Gov. Nathan Deal's 2016 agenda is slowly taking shape.
In today's premium edition, you'll find the broad outlines of his plan to pull out an additional $50 million from a special lottery reserve fund to boost teacher pay and reduce class sizes.
A 180-day calendar has since been restored, but class sizes remain the same. And advocates have long called for smaller classrooms and higher teacher pay to improve the quality of early childhood education.
Deal plans to get the funding to increase teacher pay and cut class sizes from an enticing pot of money known as the unrestricted lottery reserve fund. The fund had roughly $350 million by the end of 2014, after growing about $60 million a year the past three years. It is separate from the $460 million in lottery reserves that, by law, cannot be touched.
Other parts of his policy agenda for his sixth-year in office have already emerged.
He's said he would launch a pilot program that would help prospective employees who fail drug tests get treatment for their addictions. And he signaled he won't derail legislation that would legalize casino gambling, which would need support from two-thirds of lawmakers and a majority of voters.

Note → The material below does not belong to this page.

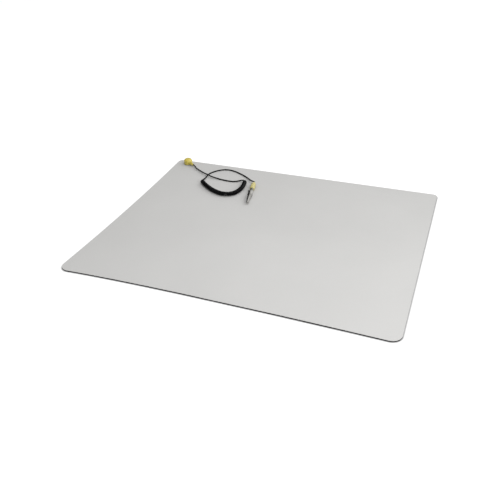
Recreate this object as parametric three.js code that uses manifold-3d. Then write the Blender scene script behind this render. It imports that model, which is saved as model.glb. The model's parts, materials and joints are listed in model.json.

The governor is also urging a slower approach on another big debate that could land at the Legislature next year.
House lawmakers have already begun weighing a proposal that would lower the state income tax from 6 percent to 4 percent, increase the state sales tax from 4 percent to 5 percent and eliminate more than a dozen tax breaks.
Deal told reporters on Friday that he's asked House leaders to "be very cautious" any tax reform proposal that could lead to instability in Georgia's revenue stream.
"If we envision any major reforms coming out of our education reform commission, there will be, probably, significant dollars associated with those recommendations," [Deal] said. "… I would hate for us to be in a posture where we have to reject those simply because we don't have a stable revenue stream to be able to support them."